Only the lines from the one with "build_body(rooms, floor)" through the one with "import math" are to be restated, word for word, with both of them included.
--- Start of SUPPLIED MATERIAL ---
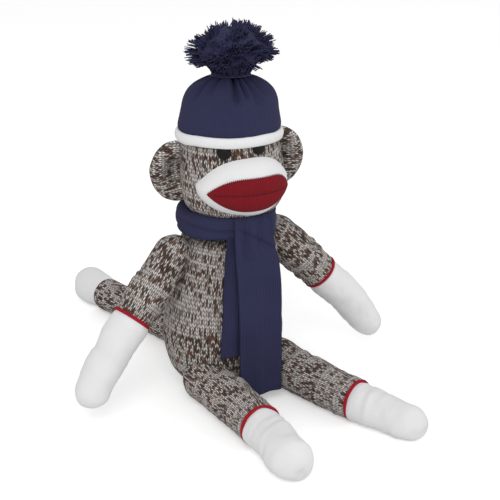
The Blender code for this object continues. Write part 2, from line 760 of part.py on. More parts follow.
def build_eye(name, side, head):
    """A domed black eye that lies on the head."""
    profile = []
    for i in range(5):
        angle = 90 * DEG * i / 4
        profile.append((EYE_R * math.sin(angle), EYE_THICK * (0.35 + 0.65 * math.cos(angle))))
    profile += [(EYE_R, 0.0), (0.0, 0.0)]
    eye = turned(name, profile, 14)
    lean = (HEAD_R - HEAD_TOP_R) / (HEAD_ABOVE_CENTRE * HEAD_SIDE_SHARE)
    on_head = math.sqrt(HEAD_R * HEAD_R - EYE_SPREAD ** 2)
    out = Vector((side * EYE_SPREAD + EYE_SHIFT, -on_head, HEAD_R * lean)).normalized()
    flat = (HEAD_R - lean * EYE_HEIGHT) * (1 - FACET_SAG) + 1.5 * GAP
    seat = Vector((out.x, out.y, 0.0)).normalized() * flat + Vector((0.0, 0.0, EYE_HEIGHT))
    turn = out.to_track_quat("Z", "Y").to_matrix().to_4x4()
    eye.data.transform(Matrix.Translation(seat) @ turn)
    finish(eye, name, BLACK_RGB, 0.6, head)


def build_ear(name, side, head, rooms):
    """A stuffed ear: an oval pad with a hollow in front, cut by the head and the cuff."""
    centre = (side * EAR_OUT, EAR_BACK, -EAR_DROP)
    pad = ball(name, (EAR_HALF_WIDTH, EAR_HALF_THICK, EAR_HALF_HEIGHT), centre, 18, 12)
    hollow_centre = (side * (EAR_OUT - EAR_HALF_WIDTH * 0.12), EAR_BACK - EAR_HALF_THICK * 1.15,
                     -EAR_DROP)
    dent = ball(name + "_hollow", (EAR_HALF_WIDTH * 0.58, EAR_HALF_THICK * 0.75,
                                   EAR_HALF_HEIGHT * 0.62), hollow_centre, 14, 8)
    as_cutter(dent, name + "_hollow", head)
    cut(pad, rooms + [dent])
    finish(pad, name, KNIT_RGB, 0.9, head)


def cap_bend(co):
    """Gathers of the cap, deepest under the pompom and gone at the cuff."""
    turn = math.atan2(co.y, co.x)
    rise = smooth_step((co.z - CUFF_BOTTOM - CUFF_HEIGHT) / (CAP_TOP - CUFF_BOTTOM - CUFF_HEIGHT))
    radius = math.hypot(co.x, co.y)
    ease = smooth_step(radius / (POMPOM_NECK_R * 1.5))
    draw = CAP_FOLD * rise * ease * (0.5 + 0.5 * math.cos(CAP_FOLDS * turn))
    if radius < GAP:
        return co
    return Vector((co.x * (1 - draw / radius), co.y * (1 - draw / radius), co.z))


def build_cap(head):
    low = CUFF_BOTTOM + CUFF_HEIGHT + GAP
    rise = CAP_TOP - low
    shares = [(0.0, 1.0), (0.33, 0.965), (0.60, 0.91), (0.78, 0.80), (0.88, 0.655), (0.945, 0.50),
              (1.0, 0.36), (1.0, 0.0)]
    crown = turned("hat_crown", [(CAP_R * r, low + rise * z) for r, z in shares],
                   CAP_FOLDS * 4, bend=cap_bend)
    hollow(crown, CAP_WALL)
    crown.data.transform(CAP_SEAT)
    finish(crown, "hat_crown", NAVY_RGB, 0.85, head)
    middle = (CAP_R + CAP_WALL - CUFF_THICK / 2, CUFF_BOTTOM + CUFF_HEIGHT / 2)
    section = closed_profile(middle, CUFF_THICK / 2, CUFF_HEIGHT / 2, 8, 0.75)
    cuff = turned("hat_cuff", section, ROUND, ring=True)
    cuff.data.transform(CAP_SEAT)
    finish(cuff, "hat_cuff", WHITE_RGB, 0.85, head)


def build_pompom(head):
    """A tuft of yarn that flares from its tied neck, in lobes."""
    base = CAP_TOP + GAP
    shares = [(0.0, 1.0), (0.50, 0.945), (0.88, 0.77), (1.0, 0.61), (0.93, 0.47), (0.76, 0.32),
              (0.55, 0.16)]
    profile = [(POMPOM_R * r, base + POMPOM_HEIGHT * z) for r, z in shares]
    profile += [(POMPOM_NECK_R, base + 2 * TIE_R), (POMPOM_NECK_R, base), (0.0, base)]

    def tufts(co):
        radius = math.hypot(co.x, co.y)
        if radius <= POMPOM_NECK_R * 1.001:
            return co
        turn = math.atan2(co.y, co.x)
        lobe = 0.07 * math.cos(POMPOM_TUFTS * turn + co.z / POMPOM_R * 4)
        return Vector((co.x * (1 + lobe), co.y * (1 + lobe), co.z))

    yarn = turned("pompom", profile, POMPOM_TUFTS * 4, bend=tufts)
    yarn.data.transform(CAP_SEAT)
    finish(yarn, "pompom", NAVY_RGB, 0.95, head)
    section = closed_profile((POMPOM_NECK_R + GAP + TIE_R, base + TIE_R + GAP), TIE_R, TIE_R, 6)
    tie = turned("pompom_tie", section, POMPOM_TUFTS * 2, ring=True)
    tie.data.transform(CAP_SEAT)
    finish(tie, "pompom_tie", NAVY_RGB, 0.9, head)


def build_head(head):
    cover_profile = [(0.0, HEAD_ABOVE_CENTRE)] + head_profile()
    cover = turned("head_cover", cover_profile, ROUND)
    hollow(cover, KNIT_WALL)
    finish(cover, "head_cover", KNIT_RGB, 0.9, head)
    inner = head_profile(HEAD_CORE_INSET)
    core = turned("head_filling", [(0.0, HEAD_ABOVE_CENTRE - HEAD_CORE_INSET)] + inner
                  + [(0.0, inner[-1][1])], CORE_ROUND)
    finish(core, "head_filling", STUFFING_RGB, 1.0, head)
    room_profile = [(0.0, HEAD_ABOVE_CENTRE + GAP)] + head_profile(-GAP)
    room = turned("head_room", room_profile + [(0.0, room_profile[-1][1])], ROUND)
    as_cutter(room, "head_room", head)
    reach = CAP_R + CAP_WALL + GAP
    low = CUFF_BOTTOM - GAP
    cap_room = turned("cap_room", [(0.0, CAP_TOP), (reach, CAP_TOP), (reach, low), (0.0, low)],
                      ROUND)
    cap_room.data.transform(CAP_SEAT)
    as_cutter(cap_room, "cap_room", head)
    build_muzzle(head, room)
    build_lips(head)
    for name, side in (("right", -1), ("left", 1)):
        build_eye(name + "_eye", side, head)
        build_ear(name + "_ear", side, head, [room, cap_room])
    build_cap(head)
    build_pompom(head)


def build_limb(side, kind, limb, seam, parent, floor=None, band=True, rings=(5, 5)):
    """Cover, white cap, red seam band and stuffing of one limb."""
    reach = BAND_LENGTH / 2 if band else GAP / 2
    prefix = side + "_" if side else ""
    cap_name = prefix + {"arm": "hand", "leg": "foot", "tail": "tail_tip"}[kind]
    cover = limb.tube(prefix + kind + "_cover", 0.0, seam - reach, rings[0], opened=("end",))
    hollow(cover, KNIT_WALL)
    cap = limb.tube(cap_name, seam + reach, limb.length, rings[1], opened=("start",))
    hollow(cap, KNIT_WALL)
    core = limb.tube(prefix + kind + "_filling", 0.0, limb.length, rings[0] + rings[1] - 2,
                     LIMB_CORE_INSET)
    finish(cover, prefix + kind + "_cover", KNIT_RGB, 0.9, parent)
    finish(cap, cap_name, WHITE_RGB, 0.9, parent)
    finish(core, prefix + kind + "_filling", STUFFING_RGB, 1.0, parent)
    resting = [cover, cap]
    if band:
        ring_name = prefix + {"arm": "wrist_band", "leg": "ankle_band"}[kind]
        resting.append(limb.band(ring_name, seam, parent))
    if floor is not None:
        for obj in resting:
            cut(obj, [floor])


def build_arm(side, sign, parent):
    elbow = (sign * ARM_ELBOW[0], ARM_ELBOW[1], ARM_ELBOW[2])
    tip = (sign * ARM_TIP[0], ARM_TIP[1], ARM_TIP[2])
    way = Vector(elbow).normalized()
    limb = Limb(-way * ARM_ROOT_R, elbow, tip,
                [(0.0, ARM_ROOT_R), (0.12, ARM_ROOT_R), (0.32, ARM_MID_R), (0.50, WRIST_R),
                 (0.75, HAND_R), (1.0, HAND_R)], ARM_ROOT_R, HAND_R)
    build_limb(side, "arm", limb, limb.length - ARM_CAP_LENGTH, parent)


def build_leg(side, swing, parent, floor):
    ankle = Vector((0.0, -LEG_TO_ANKLE, 0.0))
    toe = Vector((swing, -LEG_TO_ANKLE - FOOT_LENGTH, 0.0))
    limb = Limb((0.0, HIP_R, 0.0), ankle * 0.62, toe,
                [(0.0, HIP_R), (0.12, HIP_R), (0.25, THIGH_R), (0.57, ANKLE_R), (0.74, FOOT_R),
                 (1.0, FOOT_R * 0.95)], HIP_R, FOOT_R, -parent.location.z)
    seam = limb.length - FOOT_LENGTH
    build_limb(side, "leg", limb, seam, parent, floor)


def build_tail(parent, floor):
    tip_y = TAIL_LENGTH
    limb = Limb((0.0, -TAIL_R, 0.0), (0.0, tip_y / 2, 0.0), (0.0, tip_y, 0.0),
                [(0.0, TAIL_R), (0.80, TAIL_R), (0.92, TAIL_CAP_R), (1.0, TAIL_CAP_R)],
                TAIL_R, TAIL_CAP_R, -parent.location.z)
    build_limb("", "tail", limb, limb.length - TAIL_CAP_LENGTH, parent, floor, band=False,
               rings=(6, 3))


def main():
    floor = floor_cutter()
    rooms = []
    for side, sign, yaw, swing in (("right", -1, RIGHT_LEG_YAW_DEG, RIGHT_FOOT_SWING),
                                   ("left", 1, LEFT_LEG_YAW_DEG, LEFT_FOOT_SWING)):
        hip = pivot(side + "_hip_pivot", (sign * HIP_X, HIP_Y, HIP_R - FLAT), (0, 0, yaw * DEG))
        rooms += swept_room(side + "_hip_room", hip, HIP_R, LEG_TO_ANKLE,
                            (-LEG_UP_DEG, LEG_DOWN_DEG), "X")
        build_leg(side, swing, hip, floor)
        shoulder = pivot(side + "_shoulder_pivot", (sign * SHOULDER_X, 0.0, SHOULDER_Z))
        rooms += shoulder_room(side, sign, shoulder)
        build_arm(side, sign, shoulder)
    tail = pivot("tail_pivot", (TAIL_ROOT_X, TAIL_ROOT_Y, TAIL_R - FLAT),
                 (0, 0, TAIL_YAW_DEG * DEG))
    rooms += swept_room("tail_room", tail, TAIL_R, TAIL_LENGTH / 2,
                        (-TAIL_SWING_DEG, TAIL_SWING_DEG), "Z")
    build_tail(tail, floor)
    rooms.append(as_cutter(wrap_ring("wrap_room", 1.5 * GAP), "wrap_room"))
    build_body(rooms, floor)
    neck = pivot("neck_pivot", HEAD_CENTRE)
    build_neck(neck)
    build_wrap()
    build_scarf_ends()
    head = pivot("head_pivot", HEAD_CENTRE, (0, HEAD_ROLL_DEG * DEG, HEAD_YAW_DEG * DEG))
    build_head(head)


main()
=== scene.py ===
# %% [markdown]
# # A sitting doll, sewn from knitted socks
# The doll is made of knitted tubes, filled with loose fibre and sewn shut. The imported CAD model
# already says where each tube lies and what it turns on, so it is loaded first and never moved.
# Each soft solid of it is then hidden behind a piece of knit of the same shape.

# %% Load the fixed frame
import math

import bpy
import numpy as np
from mathutils import Matrix, Vector


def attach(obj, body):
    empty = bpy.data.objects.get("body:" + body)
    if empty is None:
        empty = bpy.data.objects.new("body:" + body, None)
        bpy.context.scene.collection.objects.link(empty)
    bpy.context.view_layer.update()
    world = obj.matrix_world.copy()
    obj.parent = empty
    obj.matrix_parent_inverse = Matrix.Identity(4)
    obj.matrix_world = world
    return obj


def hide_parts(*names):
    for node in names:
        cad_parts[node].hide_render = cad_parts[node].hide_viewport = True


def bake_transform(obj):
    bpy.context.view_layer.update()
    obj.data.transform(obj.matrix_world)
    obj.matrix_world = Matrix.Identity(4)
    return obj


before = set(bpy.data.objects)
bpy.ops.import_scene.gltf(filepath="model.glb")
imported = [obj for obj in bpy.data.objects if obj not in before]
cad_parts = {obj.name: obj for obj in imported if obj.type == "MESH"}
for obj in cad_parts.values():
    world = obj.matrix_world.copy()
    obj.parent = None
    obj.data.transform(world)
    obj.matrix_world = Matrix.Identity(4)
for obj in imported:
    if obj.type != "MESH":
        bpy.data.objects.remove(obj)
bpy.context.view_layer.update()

# %% [markdown]
# Operators act on whatever is selected, and the loaded solids start out selected. Clearing the
# selection first keeps every later step on its own piece.


# %% Clear the selection
def deselect():
    """Leave edit mode and select nothing."""
    if bpy.context.object and bpy.context.object.mode != "OBJECT":
        bpy.ops.object.mode_set(mode="OBJECT")
    bpy.ops.object.select_all(action="DESELECT")


def pick(piece):
    """Select one piece alone and make it the active one."""
    deselect()
    piece.select_set(True)
    bpy.context.view_layer.objects.active = piece


def begin(name, primitive, **sizes):
    """Add a primitive as the start of a named piece, with its place and turn in its mesh."""
    deselect()
    primitive(**sizes)
    bpy.ops.object.transform_apply()
    piece = bpy.context.object
    piece.name = piece.data.name = name
    return piece


deselect()
SIDES = (("right", -1), ("left", 1))    # the doll's own right and left, along X

# %% [markdown]
# ## Finishes
# A finish starts from a colour and a few numbers. Colours are written as they look on a screen,
# and one function turns them into the linear light that shaders add up. One more function adds
# a node with its settings and links, so that each finish reads as a list of steps.


# %% Colours and nodes
def linear(code):
    """The linear colour of an sRGB hex code."""
    parts = [int(code[i:i + 2], 16) / 255 for i in (1, 3, 5)]
    return [c / 12.92 if c <= 0.04045 else ((c + 0.055) / 1.055) ** 2.4 for c in parts] + [1.0]


def node(material, kind, inputs=None, out=0, **settings):
    """Add a shader node and give one of its outputs.

    An input is a value, or the output of another node."""
    made = material.node_tree.nodes.new("ShaderNode" + kind)
    for name, value in settings.items():
        setattr(made, name, value)
    for socket, value in (inputs or {}).items():
        if isinstance(value, bpy.types.NodeSocket):
            material.node_tree.links.new(value, made.inputs[socket])
        else:
            made.inputs[socket].default_value = value
    return made.outputs[out]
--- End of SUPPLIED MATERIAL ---
REPLY:
    build_body(rooms, floor)
    neck = pivot("neck_pivot", HEAD_CENTRE)
    build_neck(neck)
    build_wrap()
    build_scarf_ends()
    head = pivot("head_pivot", HEAD_CENTRE, (0, HEAD_ROLL_DEG * DEG, HEAD_YAW_DEG * DEG))
    build_head(head)


main()
=== scene.py ===
# %% [markdown]
# # A sitting doll, sewn from knitted socks
# The doll is made of knitted tubes, filled with loose fibre and sewn shut. The imported CAD model
# already says where each tube lies and what it turns on, so it is loaded first and never moved.
# Each soft solid of it is then hidden behind a piece of knit of the same shape.

# %% Load the fixed frame
import math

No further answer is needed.